Tom Waits’ latest release, Mule Variations, is a definitive listening experience. He displays a diversity in his music that is best explained as a combination of sounds, both vocally and instrumentally, comparable to that of Bob Dylan, Little Feat, and Bruce Springsteen. He is part country twang, part folk, with rock and blues elements intertwined throughout the music, separately in some songs and mingling together in others.
First of all, skip the first song, “Big in Japan”, and listen to it last. You will not appreciate or understand it until you hear what else Waits is capable of doing. “Get Behind The Mule” sports a sound characteristic of the old recordings of the likes of Robert Johnson, as though it is something from a time passed. The percussion and harmonica are purely down-home. “Chocolate Jesus” offers a similar sound vocally. “House Where Nobody Lives”, “Picture In a Frame”, “Georgia Lee”, and “Take It With Me” are heartfelt songs about love and loving, having and losing. You’ll want to sing along with “Cold Water”. It made me want to get together with a bunch of good friends and some cold beer, singing and sweating under the beating sun of this funky body-swaying blues ballad. This is mellow, free rolling, good time music.

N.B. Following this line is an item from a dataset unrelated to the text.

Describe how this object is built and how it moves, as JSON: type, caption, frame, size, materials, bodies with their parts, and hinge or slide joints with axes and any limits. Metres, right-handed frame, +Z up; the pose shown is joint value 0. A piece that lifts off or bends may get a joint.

The unsightly blemish on this album is “What’s He Building?” because it just didn’t seem to fit this groove; maybe that was the intention. I really have to be in the mood for this style. It is presented in spoken word, reminiscient of Frank Zappa when he was telling, not singing but telling, you a song. Lyrically, I don’t know where he is going with “Filipino Box Spring Hog”, but it sounds good. He spits the words at you, saturated in the salty music. His “Black Market Baby” is “a diamond that wants to stay coal”. My favorite songs on the album are “Cold Water” and the hard driving, foot-stomping “Come On Up To The House”.
His voice is gravel and honey throughout the disc. I cannot do Mule Variations justice here. You can hear his down and dirty love for his music as he revels in his own vocal delivery. Lyrically, even when he is repetitious, his words are meaningful and his voice serves to heighten the feeling that he conveys through these. I have to use so many other names to describe his style because he defies any description that could be explained in terms of mere words. Anything I say is too much, but at the same time, it is simply not enough. I am going out and buying more Tom Waits. If you like any of the people I have named, go out and get this disc. You will not be disappointed.